Nein, gar nicht. Gerade Graubünden hat in den letzten Jahren gezeigt, dass auf allen Ebenen versucht wurde, ein Zusammenleben mit dem Wolf so gut wie möglich zu ermöglichen. Man hat beispielsweise eine Fach- und Beratungsstelle Herdenschutz eingeführt. Man merkt nun aber auch, dass die grossen Bemühungen, welche die Landwirtschaft in den letzten Jahren unternommen hat, um ihre Herden zu schützen, durch die wachsende Wolfpopulation und unter dem Einfluss zunehmender Konflikte mit Problemwölfen an ihre Grenzen kommt. Und auch, dass die Bereitschaft, ein Zusam-menleben zu ermöglichen, in den betroffenen Kreisen nicht mehr so gegeben ist wie früher.

Kürzlich hat ein Vorfall in der Val Roseg für Schlagzeilen gesorgt, wo mutmasslich ein Wolf ein Kalb gerissen hat. Welchen Einfluss auf den zukünftigen Umgang mit Mutterkühen auf den Weiden und Alpen können solche Ereignisse haben?
Es ist für uns durchaus besorgniserregend, wenn wir sehen, dass Wölfe auch Kälber in Mutterkuhherden angreifen. Es bereitet uns auch Sorgen, weil Schutzmassnahmen bei Rindviehherden noch viel schwieriger umzusetzen sind als bei Schaf- oder Ziegenherden. Dass Kühe sensibel auf äussere Einflüsse reagieren können, dass war schon vor dem Wolf bekannt. Jetzt, mit dem sehr unberechenbaren Faktor Wolf, verstärkt sich die Problematik. Ich denke, dass die Frage der Entflechtung zwischen Mutterkuherden, Herdenschutzhunden, Wanderern oder Bikern in Zukunft eine immer stärkere Bedeutung erhalten wird.

Und aus Sicht von Bäuerinnen und Bauern?
Man merkt, dass die Bereitschaft, sich mit dem Wolf irgendwie zu arrangieren, in betroffenen Gebieten mehr und mehr schwindet. Ich denke da an Landwirte, die in stark betroffenen Gebieten mit hoher Wolfspopulation wie der Surselva schon heute an die Grenzen des Zumutbaren kommen. Da bröckelt die Bereitschaft eines «Miteinanders» doch merklich.

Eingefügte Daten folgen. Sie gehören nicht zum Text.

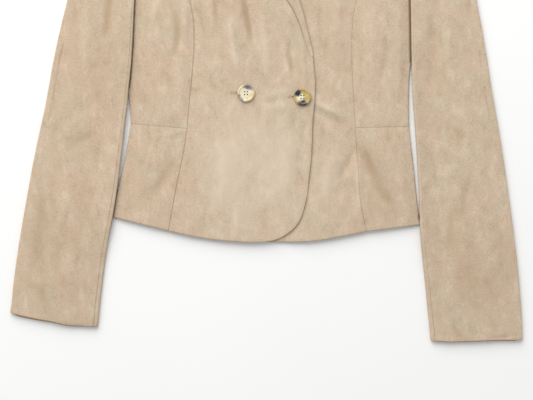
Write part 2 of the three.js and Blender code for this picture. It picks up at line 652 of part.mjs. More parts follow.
// A lapel lies back on its front and turns round the roll line down to the front's own layer
function lapel(name, right) {
  const { roll, outline } = lapelEdges(right, right ? 0 : lapelStart);
  const frontTop = right ? rightFrontTop : leftFrontTop;
  return turnedPiece({
    length: meanSpan([roll, outline]),
    rows: 12,
    rowAt: (v) => ({
      edge: roll(v),
      overEnd: outline(v),
      underEnd: moved(roll(v), outline(v), body.foldInset - seam),
      turns: "round",
    }),
    underAt: () => [0],
    overCols: 5,
    floorAt: (x, y) => frontTop(x, y) - wall,
    topAt: (x, y) => frontTop(x, y) + body.lapelGap + wall,
    onLeft: !right,
    material: suede(name),
  });
}

// A four-hole button turned from horn, with a raised rim round a shallow dish
const wasm = await Module();
wasm.setup();

function solidOf(geometry) {
  geometry.deleteAttribute("normal");
  geometry.deleteAttribute("uv");
  const merged = mergeVertices(geometry, 1e-4);
  return new wasm.Manifold(
    new wasm.Mesh({
      numProp: 3,
      vertProperties: merged.attributes.position.array,
      triVerts: new Uint32Array(merged.index.array),
    }),
  );
}

function hornButton({ name, x, y }) {
  const { radius, height, rim, dish, holeRadius, holeAt } = button;
  const profile = [
    [0, 0], [radius * 0.72, 0], [radius - 0.9, 0.6], [radius, 1.9], [radius - 0.25, height - 0.8],
    [radius - 1, height], [radius - rim, height - 0.1], [radius - rim - 1, height - dish * 0.8],
    [radius * 0.4, height - dish], [0, height - dish],
  ].map(([r, z]) => new THREE.Vector2(r, z));
  const turned = new THREE.LatheGeometry(profile, 20);
  turned.rotateX(Math.PI / 2);
  let solid = solidOf(turned);
  for (let k = 0; k < 4; k += 1) {
    const angle = Math.PI / 4 + (k * Math.PI) / 2;
    const hole = new THREE.CylinderGeometry(holeRadius, holeRadius, height * 3, 6);
    hole.rotateX(Math.PI / 2);
    hole.translate(holeAt * Math.cos(angle), holeAt * Math.sin(angle), 0);
    solid = solid.subtract(solidOf(hole));
  }
  const { vertProperties, triVerts } = solid.getMesh();
  const geometry = new THREE.BufferGeometry();
  geometry.setAttribute("position", new THREE.BufferAttribute(vertProperties, 3));
  geometry.setIndex(new THREE.BufferAttribute(triVerts, 1));
  geometry.computeVertexNormals();
  const mesh = new THREE.Mesh(geometry, horn(name));
  const reach = radius * button.restsOn;
  const around = fromTo(0, 2 * Math.PI, 12).map((angle) =>
    rightFrontTop(x + reach * Math.cos(angle), y + reach * Math.sin(angle)),
  );
  mesh.position.set(x, y, Math.max(rightFrontTop(x, y), ...around) + button.lift);
  return mesh;
}

addPiece("back", back());
addPiece("front_left", front("front_left", false));
addPiece("front_right", front("front_right", true));
for (const right of [true, false]) {
  const side = right ? "right" : "left";
  addPiece(`side_front_${side}`, sidePanel(`side_front_${side}`, right, true));
  addPiece(`peplum_${side}`, sidePanel(`peplum_${side}`, right, false));
  addPiece(`upper_sleeve_${side}`, sleevePiece(`upper_sleeve_${side}`, right, true));
  addPiece(`under_sleeve_${side}`, sleevePiece(`under_sleeve_${side}`, right, false));
  addPiece(`lapel_${side}`, lapel(`lapel_${side}`, right));
}
buttonPlaces.forEach((place) => addPiece(place.name, hornButton(place)));

// The whole jacket is set with the middle of its outline over the origin
const outline = new THREE.Box3().setFromObject(jacket);
const middle = outline.getCenter(new THREE.Vector3());
jacket.position.set(-middle.x, -middle.y, 0);

export default jacket;
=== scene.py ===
# A suede jacket laid flat on a pale surface and seen from straight above. The tables are in
# millimetres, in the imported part's frame, and mm turns them into Blender's metres.
import bmesh
import bpy
import math
import numpy as np
from mathutils import Matrix, Vector, kdtree, noise
from mathutils.bvhtree import BVHTree


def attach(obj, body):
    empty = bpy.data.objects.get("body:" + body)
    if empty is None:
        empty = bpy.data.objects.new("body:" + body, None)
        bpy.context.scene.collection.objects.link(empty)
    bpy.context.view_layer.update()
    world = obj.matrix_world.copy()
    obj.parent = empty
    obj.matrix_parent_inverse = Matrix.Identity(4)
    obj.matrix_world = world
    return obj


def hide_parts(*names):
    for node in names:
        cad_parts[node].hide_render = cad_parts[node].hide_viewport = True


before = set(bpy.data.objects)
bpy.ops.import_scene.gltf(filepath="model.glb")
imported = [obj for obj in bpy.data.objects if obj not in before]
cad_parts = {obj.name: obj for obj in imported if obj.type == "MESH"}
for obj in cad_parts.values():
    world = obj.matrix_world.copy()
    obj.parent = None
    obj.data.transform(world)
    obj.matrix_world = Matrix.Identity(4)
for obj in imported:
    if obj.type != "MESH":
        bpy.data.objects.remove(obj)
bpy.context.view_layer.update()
mm = 0.001
scene = bpy.context.scene
scene.view_settings.view_transform = "Standard"


def smooth(t):
    t = np.clip(t, 0, 1)
    return t * t * (3 - 2 * t)


def linear(red, green, blue):
    parts = [c / 255 for c in (red, green, blue)]
    return [c / 12.92 if c <= 0.04045 else ((c + 0.055) / 1.055) ** 2.4 for c in parts] + [1]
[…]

Auch wenn Sie heuer nicht selbst zur Jagd gehen können. Was erwarten und erhoffen Sie sich von der diesjährigen Bündner Jagd?
Einerseits, dass wir mit der ganzen Jagd bis Dezember die vorgegebenen Abschusspläne erfüllen können. Dann natürlich, dass sich keine Unfälle ereignen und das Wetter mitspielt, so, dass Jägerinnen und Jäger eine gute und erlebnisreiche Jagdzeit in der Natur erleben können. «In bocca d’luf!»

*Dr. med. vet. Adrian Arquint aus Zizers ist in Scuol geboren und aufgewachsen. Der 49-Jährige ist seit dem 1. Februar 2018 Vorsteher des Amtes für Jagd und Fischerei Graubünden. Der heutige Jagdinspektor studierte an der Uni Zürich Veterinärmedizin und doktorierte 2002 zum Thema «Bovine Virus Diarrhoe». Zwischen 2002 und 2009 war er Assistenztierarzt für Gross- und Kleintiere und übernahm danach die Leitung des Inspektorats Primärproduktion beim Amt für Lebensmittelsicherheit und Tiergesundheit (ALT) in Chur. Die EP/PL hat in der Ausgabe vom 18. August ihre traditionelle Jagdbeilage publiziert, unter anderem mit einem Beitrag von Adrian Arquint über die aktuellen Neuerungen der Bündner Hochjagd 2020.